───── Records for this exercise
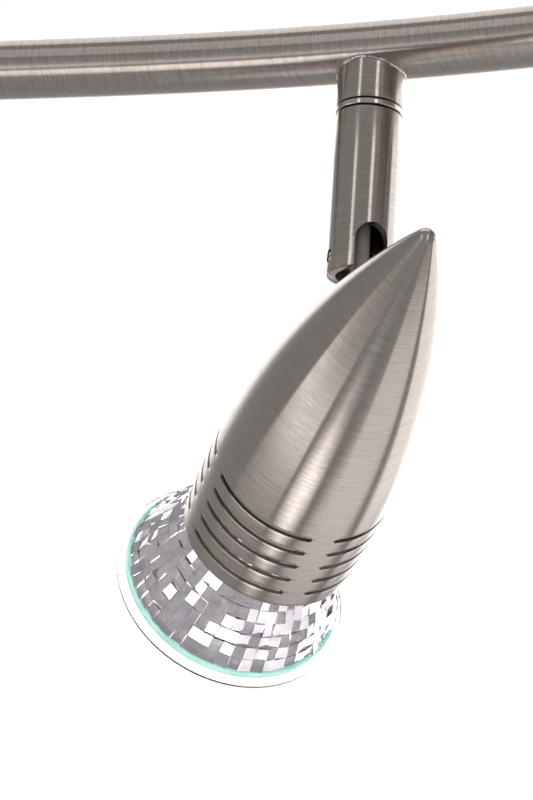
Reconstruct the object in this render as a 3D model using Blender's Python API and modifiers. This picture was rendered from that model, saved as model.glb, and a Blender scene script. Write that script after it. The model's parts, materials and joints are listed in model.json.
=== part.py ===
# Ceiling spotlight bar: a waved oval bar under a round canopy, with two swivelling
# bullet heads that each hold a twist-in reflector lamp.
# World frame: metres, +Z up, origin where the canopy's centre meets the ceiling.

import math

import bmesh
import bpy
from mathutils import Matrix, Vector

# ---------------------------------------------------------------- driving sizes (metres, degrees)
GAP = 0.0003  # clearance left between touching pieces

BAR_LENGTH = 0.400
BAR_WIDTH = 0.020
BAR_HEIGHT = 0.011
BAR_WALL = 0.0012
WAVE_AMPLITUDE = 0.0075
HEAD_SPACING = 0.200  # the heads sit on the wave's crests
END_CAP_PLUG = 0.008
END_CAP_FACE = 0.0015

CANOPY_RADIUS = 0.045
CANOPY_DEPTH = 0.022
CANOPY_WALL = 0.0010
CANOPY_EDGE = 0.004
BRACKET_HALF_LENGTH = 0.039
BRACKET_WIDTH = 0.016
BRACKET_THICKNESS = 0.0016
BRACKET_SLOT_WIDTH = 0.0045
BRACKET_SLOT_LENGTH = 0.012
BRACKET_SLOT_AT = 0.020
CANOPY_SCREW_AT = 0.0335
CANOPY_SCREW_RADIUS = 0.0018
CANOPY_SCREW_HEAD = 0.0040
HANGER_SPACING = 0.040
HANGER_HEIGHT = 0.008
TERMINAL_SIZE = (0.022, 0.014, 0.010)
EARTH_AT = 0.0105  # from the canopy's axis
EARTH_RADIUS = 0.0015
EARTH_HEAD = 0.0028
EARTH_HEAD_DEPTH = 0.0022
CABLE_BEND = 0.004

TUBE_RADIUS = 0.007  # collar, washer, stem and hanger spacers
NIPPLE_BORE = 0.0030
NUT_RADIUS = 0.0072
NUT_THICKNESS = 0.0025
COLLAR_HEIGHT = 0.0075
WASHER_THICKNESS = 0.0012
STEM_LENGTH = 0.0358
STEM_WALL = 0.0020
STEM_EDGE = 0.0006
NIPPLE_ENGAGEMENT = 0.012
GRUB_RADIUS = 0.0015
GRUB_DEPTH = 0.006  # below the stem's top
GROOVE_DEPTH = 0.0006
SLOT_WIDTH = 0.0070
SLOT_HEIGHT = 0.0098
PIVOT_HEIGHT = 0.0035  # above the stem's lower end
PIVOT_RADIUS = 0.0011

HEAD_LENGTH = 0.0972
HEAD_RADIUS = 0.0193
OGIVE_ARC = 0.175  # radius of the arc that forms the bullet's flank
WIDEST_AT = 0.077  # from the nose
TAIL_ARC = 0.360  # radius of the arc from the widest ring to the opening
NOSE_RADIUS = 0.0023
SHELL_WALL = 0.0009
VENT_ROWS = 5
VENT_GROUPS = 4
VENT_FIRST = 0.0748  # from the nose
VENT_PITCH = 0.0045
VENT_HEIGHT = 0.0012
VENT_WEB = 0.0049
VENT_CLOCK = 8.5

FOOT_AT = 0.0369  # where the knuckle stands on the shell, from the nose
KNUCKLE_REACH = 0.0085  # pivot to shell
EAR_RADIUS = 0.0025
BOSS_RADIUS = 0.0046
STUD_RADIUS = 0.0028
STUD_NUT = 0.0022
SLEEVE_RADIUS = 0.0017
SLEEVE_PARTING = 0.0018  # half of the free stretch at the pivot

LAMP_LENGTH = 0.0540
LAMP_RADIUS = 0.02535
LAMP_TIP_AT = 0.0670  # pin tips, from the nose
GLASS_THICKNESS = 0.0015
GLASS_EDGE = 0.0003
BOWL_RIM_RADIUS = 0.0240
BOWL_RIM_HEIGHT = 0.0016
BOWL_NECK_RADIUS = 0.0095
BOWL_DEEPEST = 0.0330  # front of the lamp to the bowl's neck
BOWL_WALL = 0.0013
BOWL_STEP = 0.0006  # from the rim down to the mirror
BOWL_CLEARANCE = 0.0005  # to the shell's mouth where the leaning lamp comes nearest
CAPSULE_RADIUS = 0.0042
CAPSULE_AT = 0.014  # behind the lamp's front
LAMP_BASE_RADIUS = 0.0108
PIN_LENGTH = 0.0070
PIN_RADIUS = 0.0023
PIN_SPACING = 0.010
HOLDER_RADIUS = 0.0145
HOLDER_LENGTH = 0.0160
HOLDER_PLAY = 0.0012  # lets the lamp lean in its holder
HOLDER_SCREW_AT = 0.0085
HOLDER_SCREW_RADIUS = 0.0013
HOLDER_SCREW_DEPTH = 0.0060
SHEET = 0.0010

# each head: side of the bar, pan of its slot, tilt below level, lean of the lamp in its holder
HEADS = (
    {"number": 1, "side": -1, "pan": -52.7, "tilt": 21.7, "lean": (-0.7, 4.3)},
    {"number": 2, "side": 1, "pan": -127.3, "tilt": 21.7, "lean": (-0.7, 4.3)},
)

ROUND = 32  # sides of the visible turned pieces
SHELL_SIDES = 28
OVAL_SIDES = 20
BAR_STATIONS = 16
SMALL = 20  # sides of the small ones
TINY = 12

# ---------------------------------------------------------------- sizes that follow
BAR_Z = -(CANOPY_DEPTH + GAP + HANGER_HEIGHT + BAR_HEIGHT / 2)
COLLAR_BOTTOM = BAR_Z - BAR_HEIGHT / 2 - COLLAR_HEIGHT
WASHER_BOTTOM = COLLAR_BOTTOM - GAP - WASHER_THICKNESS
STEM_TOP = WASHER_BOTTOM - GAP
STEM_BOTTOM = STEM_TOP - STEM_LENGTH
STEM_BORE = TUBE_RADIUS - STEM_WALL
NIPPLE_RADIUS = STEM_BORE - GAP
EAR_THICKNESS = SLOT_WIDTH / 2 - SLEEVE_RADIUS - 2 * GAP  # the sleeve passes between the ears
BAR_INNER = (BAR_WIDTH / 2 - BAR_WALL, BAR_HEIGHT / 2 - BAR_WALL)
LAMP_FRONT_AT = LAMP_TIP_AT + LAMP_LENGTH
BASE_BACK = LAMP_LENGTH - PIN_LENGTH  # behind the lamp's front


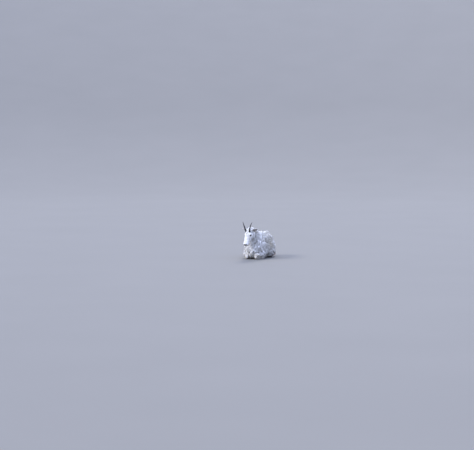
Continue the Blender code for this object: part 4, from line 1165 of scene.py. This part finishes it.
def under_coat(material):
    """Short, woolly strands that close the gaps between the clumps of the long coat."""
    rng = np.random.default_rng(SEED + 1)

    def weight(points, normals):
        return shown(points, normals) * smooth(LONG_FROM * 0.6, LONG_FROM, hair_length(points))

    roots, normals = sample(UNDER_STRANDS, weight, rng)
    count = len(roots)
    lengths = np.minimum(UNDER_LONGEST, 0.5 * hair_length(roots)) * rng.uniform(0.8, 1.2, count)
    rises = lengths * rng.uniform(0.28, 0.50, count)
    lines, ups = grow(roots, normals, lengths, rises, rng.normal(0, 0.35, count), len(SHORT_TIMES) - 1)
    widths = rng.uniform(*UNDER_WIDTHS, count)
    tones = rng.uniform(0.92, 1.0, count)
    left = roots[:, 1] < sway(roots[:, 0])
    kept = clear_of_ears(lines)
    for side, mine in (("left", kept & left), ("right", kept & ~left)):
        piece = (lines[mine], ups[mine], widths[mine], 0.45, SHORT_PROFILE, tones[mine])
        coat_piece(f"under_coat_{side}", *piece, material)


def short_fur(material):
    """Short fur that lies flat on the face, ears and lower legs."""
    rng = np.random.default_rng(SEED + 2)

    def weight(points, normals):
        short = smooth(LONG_FROM * 1.3, LONG_FROM * 0.8, hair_length(points))
        head = on_head(points) | (ear_places(points)[0] > 0)
        share, _, opens = ear_places(points)
        hollow = (share > 0) * smooth(0.1, 0.5, dot(normals, opens))
        return shown(points, normals) * short * np.where(head, 1.0, 0.45) * (1 - 0.75 * hollow)

    roots, normals = sample(SHORT_STRANDS, weight, rng)
    count = len(roots)
    lengths = hair_length(roots) * rng.uniform(0.75, 1.2, count)
    rises = lengths * rng.uniform(0.16, 0.34, count)
    lines, ups = grow(roots, normals, lengths, rises, rng.normal(0, 0.22, count), len(SHORT_TIMES) - 1)
    widths = 0.0008 + 0.075 * lengths * rng.uniform(0.8, 1.2, count)
    tones = rng.uniform(0.86, 1.03, count)
    head = on_head(roots) | (ear_places(roots)[0] > 0)
    left = head_coordinates(roots)[:, 1] < 0
    pieces = (("face_fur_left", head & ~left), ("face_fur_right", head & left), ("leg_fur", ~head))
    for name, mine in pieces:
        thin = np.minimum(widths[mine], SHORT_WIDEST)
        coat_piece(name, lines[mine], ups[mine], thin, 0.4, SHORT_PROFILE, tones[mine], material)


def new_material(name):
    """An empty material with its nodes and its shader."""
    made = bpy.data.materials.new(name)
    made.use_nodes = True
    tree = made.node_tree
    return made, tree, tree.nodes["Principled BSDF"]


def node(tree, kind, **settings):
    """A node with its settings."""
    made = tree.nodes.new(kind)
    for key, value in settings.items():
        setattr(made, key, value)
    return made


def noise(tree, scale, detail=3.0, stretch=(1, 1, 1)):
    """A noise on the object's own coordinates, in metres."""
    place = node(tree, "ShaderNodeTexCoord")
    mapping = node(tree, "ShaderNodeMapping")
    mapping.inputs["Scale"].default_value = stretch
    pattern = node(tree, "ShaderNodeTexNoise")
    pattern.inputs["Scale"].default_value = scale
    pattern.inputs["Detail"].default_value = detail
    tree.links.new(place.outputs["Object"], mapping.inputs["Vector"])
    tree.links.new(mapping.outputs["Vector"], pattern.inputs["Vector"])
    return pattern.outputs["Fac"]


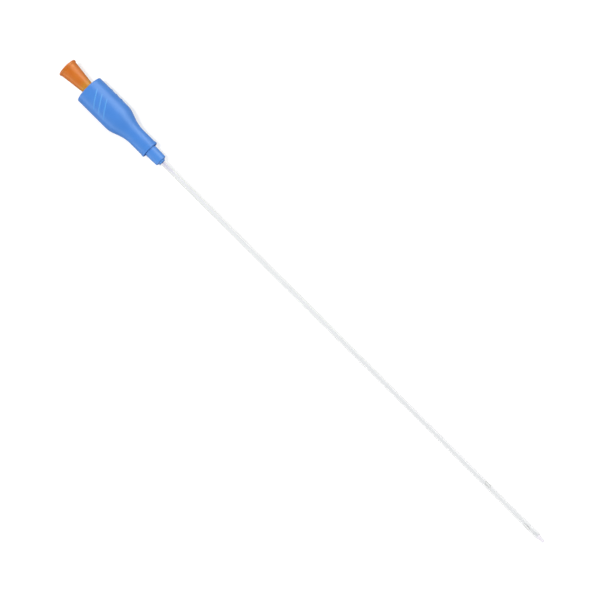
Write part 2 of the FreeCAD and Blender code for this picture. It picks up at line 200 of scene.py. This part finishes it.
def eased(outline):
    """The outline with each corner rounded over the length that its third number gives."""
    points = []
    for index, (along, radius, ease) in enumerate(outline):
        corner = Vector((along, radius))
        if ease == 0.0:
            points.append(corner)
            continue
        before = Vector(outline[index - 1][:2]) - corner
        after = Vector(outline[(index + 1) % len(outline)][:2]) - corner
        start = corner + before.normalized() * min(ease, before.length * EASE_REACH)
        end = corner + after.normalized() * min(ease, after.length * EASE_REACH)
        for step in range(EASE_STEPS + 1):
            part = step / EASE_STEPS
            points.append(start.lerp(corner, part).lerp(corner.lerp(end, part), part))
    return points


def turned(name, outline, segments, material):
    """A closed piece turned about the catheter's axis from its outline in mm, laid in its place."""
    mesh = bmesh.new()
    rings = []
    for along, radius in eased(outline):
        count = 1 if radius < 1e-6 else segments
        ring = []
        for index in range(count):
            angle = 2 * math.pi * index / segments
            point = Vector((along, radius * math.cos(angle), radius * math.sin(angle))) / 1000
            ring.append(mesh.verts.new(LAID_DOWN @ point))
        rings.append(ring)
    solid_core = len(rings[0]) == 1 and len(rings[-1]) == 1
    for number in range(len(rings) - 1 if solid_core else len(rings)):
        ring, following = rings[number], rings[(number + 1) % len(rings)]
        for index in range(segments):
            around = (index + 1) % segments
            face = [ring[index % len(ring)], ring[around % len(ring)],
                    following[around % len(following)], following[index % len(following)]]
            mesh.faces.new(list(dict.fromkeys(face)))
    bmesh.ops.recalc_face_normals(mesh, faces=mesh.faces)
    data = bpy.data.meshes.new(name)
    mesh.to_mesh(data)
    mesh.free()
    data.shade_smooth()
    data.set_sharp_from_angle(angle=MOULDED_EDGE)
    data.materials.append(material)
    piece = bpy.data.objects.new(name, data)
    bpy.context.collection.objects.link(piece)
    return piece


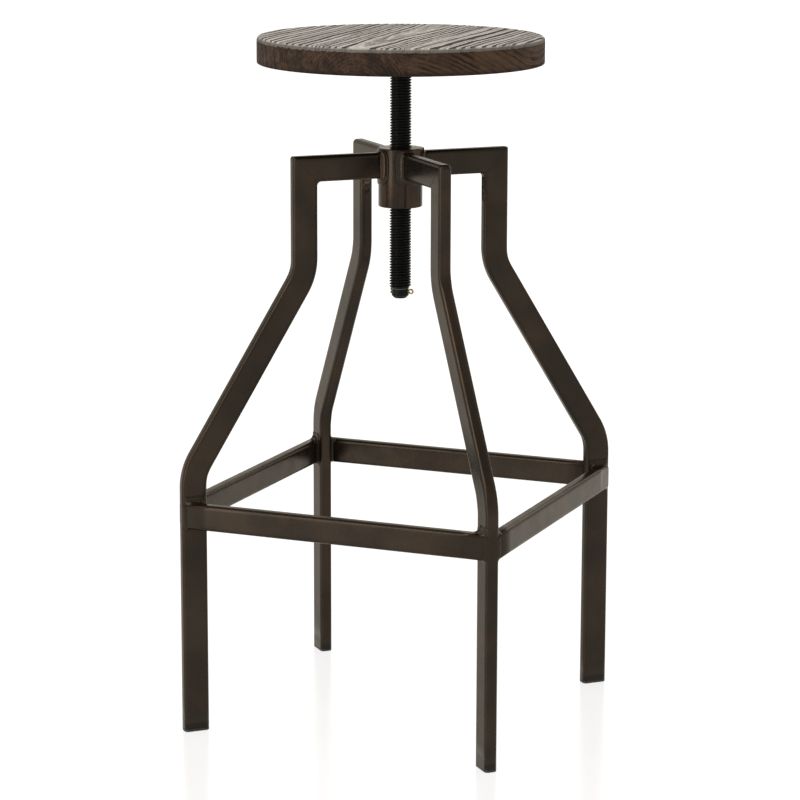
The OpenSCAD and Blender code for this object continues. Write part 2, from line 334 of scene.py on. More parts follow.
def new_material(name):
    """A material, its graph with a shader in it, and its object coordinates in millimetres."""
    material = bpy.data.materials.new(name)
    material.use_nodes = True
    material.node_tree.nodes.clear()
    graph = Graph(material.node_tree)
    graph.shader = graph.node("ShaderNodeBsdfPrincipled")
    graph.node("ShaderNodeOutputMaterial", {0: Output(graph, graph.shader.outputs[0])})
    return material, graph, graph.scale(graph.out("ShaderNodeTexCoord", index="Object"), 1 / MM)


print("node tools are ready")

# %% [markdown]
# ## The camera
# A product photo is taken from far away with a long lens, so that upright lines stay nearly parallel.
# The place and the lens were found by matching the outline of the CAD model to the photo.
# The camera is turned with a matrix: first about the stool's axis, then down, then a hair about its own axis.

# %% Camera
AZIMUTH = 22.64
DOWN = 11.79
ROLL = 0.14
lens = bpy.data.cameras.new("camera")
lens.lens = 137.598
lens.sensor_width = 36
lens.shift_y = -0.00295
lens.clip_end = 100
camera = new_object("camera", lens)
place = Matrix.Translation((1.3492, -3.2347, 1.10661))
look = Matrix.Rotation(radians(AZIMUTH), 4, "Z") @ Matrix.Rotation(radians(90 - DOWN), 4, "X")
camera.matrix_world = place @ look @ Matrix.Rotation(radians(ROLL), 4, "Z")
bpy.context.scene.camera = camera
print("the camera is", round(camera.location.length, 2), "m from the floor's middle")

# %% [markdown]
# ## The floor and the light
# The photo is high-key: a white floor, and a pale room that is brightest near the horizon.
# Large area lights stand all round and above. A dark metal shows them as soft reflections.
# The floor glows, so that it stays white, and its gloss gives faint reflections of the legs.

# %% Floor and light
FLOOR_R = 30000
world = bpy.data.worlds.new("room")
world.use_nodes = True
graph = Graph(world.node_tree)
up = graph.split(graph.out("ShaderNodeTexCoord", index="Generated"))[2]
walls = graph.ramp(up, [(0.24, (0.8, 0.77, 0.72)), (0.5, (0.62, 0.595, 0.56)), (0.8, (0.45, 0.43, 0.405))])
graph.put(world.node_tree.nodes["Background"].inputs[0], walls)
bpy.context.scene.world = world
bpy.context.scene.view_settings.view_transform = "Standard"

floor_material, graph, place = new_material("white_floor")
graph.plug(Base_Color=(0.2, 0.2, 0.2), Roughness=0.2, Specular_IOR_Level=0.9)
graph.plug(Emission_Color=(1, 1, 1), Emission_Strength=0.76)
square = [(FLOOR_R * x, FLOOR_R * y, 0) for x, y in ((-1, -1), (1, -1), (1, 1), (-1, 1))]
mesh = new_mesh("floor", square, [(0, 1, 2, 3)])
mesh.materials.append(floor_material)
floor = new_object("floor", mesh)
floor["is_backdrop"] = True


def soft_light(name, azimuth, elevation, distance, size, power):
    """A large area light that looks at the middle of the stool. Azimuth 0 is the front."""
    a, e = radians(azimuth), radians(elevation)
    away = Vector((sin(a) * cos(e), -cos(a) * cos(e), sin(e)))
    lamp = bpy.data.lights.new(name, "AREA")
    lamp.shape = "RECTANGLE"
    lamp.size, lamp.size_y = size
    lamp.energy = power
    lamp.color = (1, 0.95, 0.88)
    light = new_object(name, lamp)
    light.location = away * distance + Vector((0, 0, 0.45))
    light.rotation_euler = away.to_track_quat("Z", "Y").to_euler()
    light.visible_camera = False


soft_light("top_light", 20, 80, 2.6, (1.8, 1.8), 10)
soft_light("edge_light", 10, 70, 2.6, (0.5, 0.5), 14)
soft_light("right_light", 100, 35, 3.0, (1.0, 2.0), 4)
soft_light("left_light", -70, 35, 3.2, (1.0, 2.0), 8)
soft_light("front_light", -18, 36, 3.6, (2.0, 1.4), 36)
soft_light("back_light", 160, 35, 3.4, (2.5, 1.8), 22)
soft_light("strip_light", -30, 8, 2.8, (0.9, 1.5), 14)

# %% [markdown]
# ## The frame's finish
# The tubes are steel with a dark bronze lacquer. Metal flakes in it reflect the room with a brown tint.
# One Principled shader does it, mostly metallic. Its dark base colour tints the faces towards the camera.
# Every surface reflects more at grazing angles, and the specular tint sets how pale those faces turn.
# Noise at two sizes gives the cloudy brown patches, and fine noise gives the lacquer's orange peel.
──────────
### Exercise aim
Go through the records. Copy each line where "Write" appears.

### The answer
Reconstruct the object in this render as a 3D model using Blender's Python API and modifiers. This picture was rendered from that model, saved as model.glb, and a Blender scene script. Write that script after it. The model's parts, materials and joints are listed in model.json.
Write part 2 of the FreeCAD and Blender code for this picture. It picks up at line 200 of scene.py. This part finishes it.
The OpenSCAD and Blender code for this object continues. Write part 2, from line 334 of scene.py on. More parts follow.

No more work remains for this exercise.